A few days ago, Louis-Vincent Gave, co-founder of financial services company Gavekal Research, pointed out in an article that funds from Japan are seeking better investment destinations, and these funds are an important factor in Japan's keeping interest rates at a low level globally. He also believes that overseas investment in US dollars not only flows into US Treasuries, but also pours into semiconductor stocks such as Nvidia, thereby pushing up the bubble there.

Assuming that is the case, what might change that? Udith Sikand of Gavekal Research notes that rekindling inflation is starting to become a political issue in Japan. Japanese authorities may have wanted to revive inflation for decades, but Japanese consumers, like consumers anywhere in the world, don’t like rising inflation, and now they are becoming increasingly unhappy.

According to Sikand, surveys show inflation is the main driver of Prime Minister Fumio Kishida's low approval ratings. This in turn makes the weak yen a political issue because it is a key factor driving higher inflation for an economy like Japan that relies on imported energy.

If the Japanese government and people believe that controlling inflation is critical, you can bet that the central bank will start paying attention to this issue. But how does Japan, a highly indebted country even by today's standards, respond to rising bond yields? This is where financial repression comes into play.

As Sikand puts it: “By ‘guiding’ Japanese institutions to repatriate capital from overseas, or by adjusting the rules of tax-free savings schemes to discourage overseas investment, they can kill two birds with one stone – reverse the capital outflows that have weakened the yen, while stimulating domestic demand for JGBs, thereby capping JGB yields.”

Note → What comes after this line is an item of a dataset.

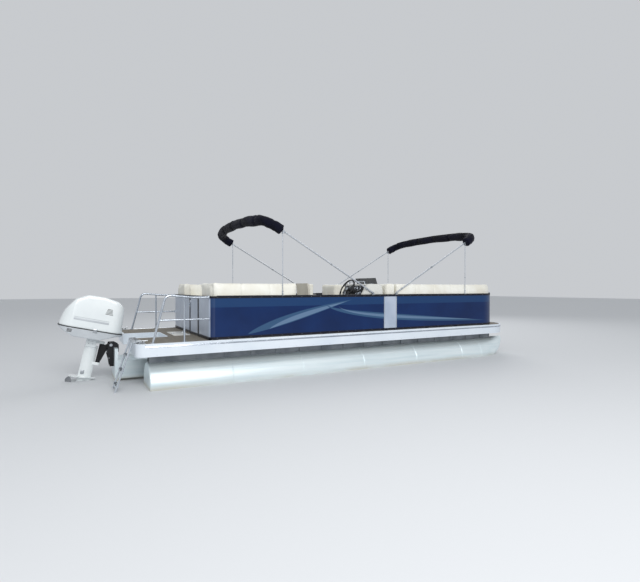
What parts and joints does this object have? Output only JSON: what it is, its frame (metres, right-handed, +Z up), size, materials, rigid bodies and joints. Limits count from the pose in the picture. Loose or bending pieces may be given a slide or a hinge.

Usually, the timing and financial operations involved are very complicated. But in simple terms, if the funds of Japanese overseas investors are reversed, the prices of assets that benefit from these flows will fall (if these assets are government bonds, it will push up the government bond yields), while the assets that benefit from the return of funds will rise. If there are large fluctuations involved, it may also push up market volatility.

Analyst John Stepek believes this is a concern because the potential turmoil caused by a rapid reversal of capital flows could be greater than the events since Macron and Le Pen, or Biden and Trump.